## BEGIN Supplied material

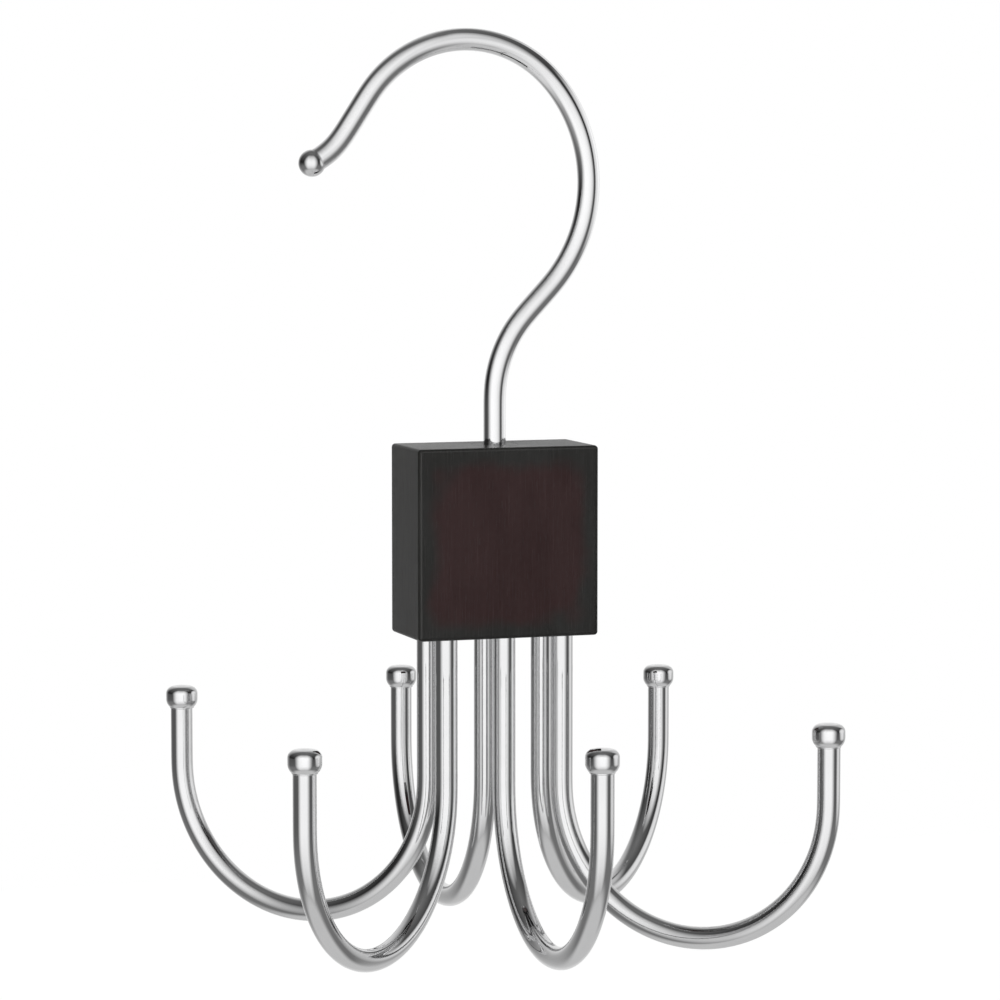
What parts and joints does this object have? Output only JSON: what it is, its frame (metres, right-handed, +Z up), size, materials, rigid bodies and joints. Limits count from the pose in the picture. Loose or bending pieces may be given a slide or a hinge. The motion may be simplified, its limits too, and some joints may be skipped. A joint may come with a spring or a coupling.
{
  "type": "rotating belt hanger",
  "caption": "Belt hanger: a chrome rail hook swivels in a small dark wooden block that carries a fan of chrome J hooks with barrel end caps.",
  "frame": {"origin": "on the swivel axis, on the underside of the top hook's crown, where the wardrobe rail carries the hanger", "axes": "+Z up along the swivel axis; +X to the right along the block's width, in the plane of the top hook; -Y towards the block's front face"},
  "size_m": [0.1194, 0.1424, 0.1935],
  "materials": {
    "chrome": "mirror-polished chrome plate on steel rod",
    "dark_wood": "espresso-black satin lacquer over close-grained wood",
    "black_acetal": "turned black acetal",
    "nylon": "natural nylon",
    "bare_steel": "plain spring steel, lightly oiled"
  },
  "bodies": {
    "top_hook": {"top_hook_rod": "chrome", "top_hook_ball": "chrome", "steel_washer": "bare_steel", "retaining_clip": "bare_steel"},
    "block": {"block": "dark_wood", "swivel_bush": "black_acetal", "slip_washer": "nylon", "belt_hook_front_left": "chrome", "belt_hook_front_middle": "chrome", "belt_hook_front_right": "chrome", "belt_hook_back_left": "chrome", "belt_hook_back_middle": "chrome", "belt_hook_back_right": "chrome", "end_cap_front_left": "chrome", "end_cap_front_middle": "chrome", "end_cap_front_right": "chrome", "end_cap_back_left": "chrome", "end_cap_back_middle": "chrome", "end_cap_back_right": "chrome"}
  },
  "joints": [
    {"name": "swivel", "type": "hinge", "parent": "top_hook", "child": "block", "pos_m": [0, 0, -0.08227], "axis": [0, 0, 1], "continuous": true}
  ]
}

## END Supplied material

Work to complete: Reproduce the listing above word for word.

Solved problem:
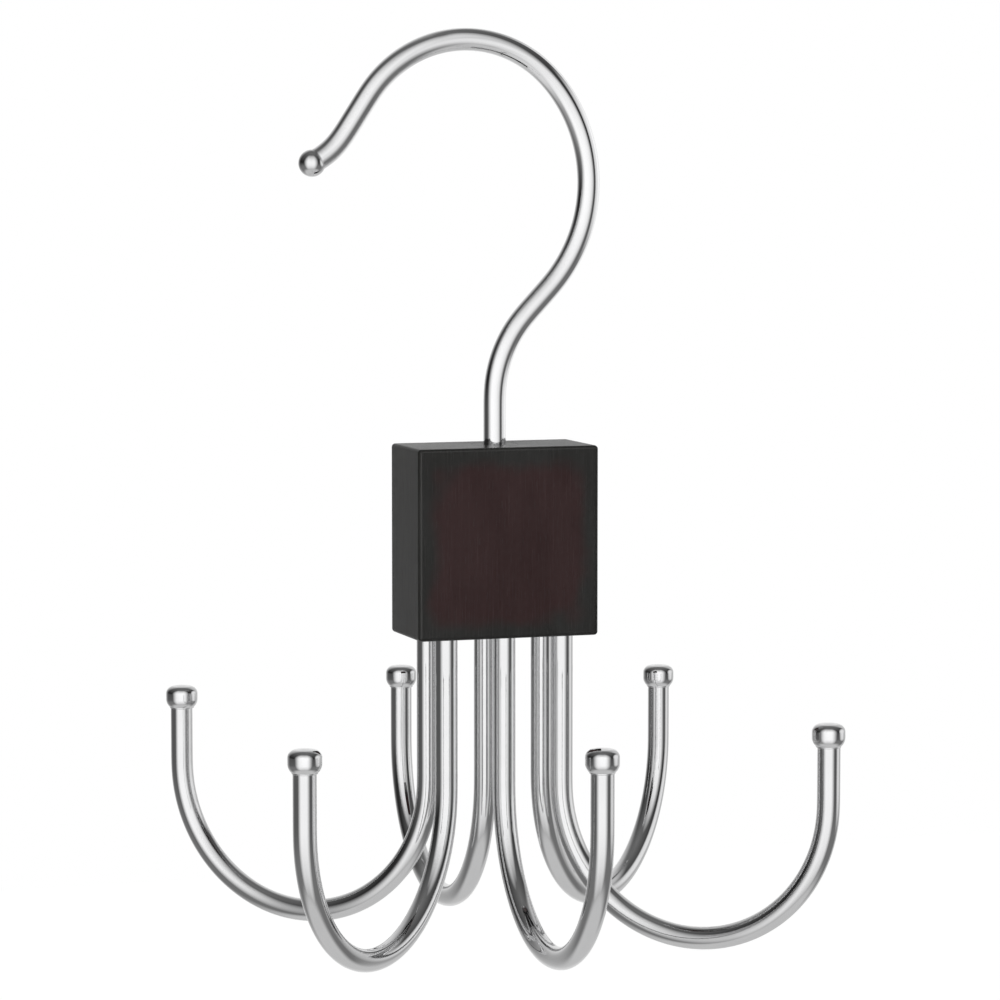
What parts and joints does this object have? Output only JSON: what it is, its frame (metres, right-handed, +Z up), size, materials, rigid bodies and joints. Limits count from the pose in the picture. Loose or bending pieces may be given a slide or a hinge. The motion may be simplified, its limits too, and some joints may be skipped. A joint may come with a spring or a coupling.
{
  "type": "rotating belt hanger",
  "caption": "Belt hanger: a chrome rail hook swivels in a small dark wooden block that carries a fan of chrome J hooks with barrel end caps.",
  "frame": {"origin": "on the swivel axis, on the underside of the top hook's crown, where the wardrobe rail carries the hanger", "axes": "+Z up along the swivel axis; +X to the right along the block's width, in the plane of the top hook; -Y towards the block's front face"},
  "size_m": [0.1194, 0.1424, 0.1935],
  "materials": {
    "chrome": "mirror-polished chrome plate on steel rod",
    "dark_wood": "espresso-black satin lacquer over close-grained wood",
    "black_acetal": "turned black acetal",
    "nylon": "natural nylon",
    "bare_steel": "plain spring steel, lightly oiled"
  },
  "bodies": {
    "top_hook": {"top_hook_rod": "chrome", "top_hook_ball": "chrome", "steel_washer": "bare_steel", "retaining_clip": "bare_steel"},
    "block": {"block": "dark_wood", "swivel_bush": "black_acetal", "slip_washer": "nylon", "belt_hook_front_left": "chrome", "belt_hook_front_middle": "chrome", "belt_hook_front_right": "chrome", "belt_hook_back_left": "chrome", "belt_hook_back_middle": "chrome", "belt_hook_back_right": "chrome", "end_cap_front_left": "chrome", "end_cap_front_middle": "chrome", "end_cap_front_right": "chrome", "end_cap_back_left": "chrome", "end_cap_back_middle": "chrome", "end_cap_back_right": "chrome"}
  },
  "joints": [
    {"name": "swivel", "type": "hinge", "parent": "top_hook", "child": "block", "pos_m": [0, 0, -0.08227], "axis": [0, 0, 1], "continuous": true}
  ]
}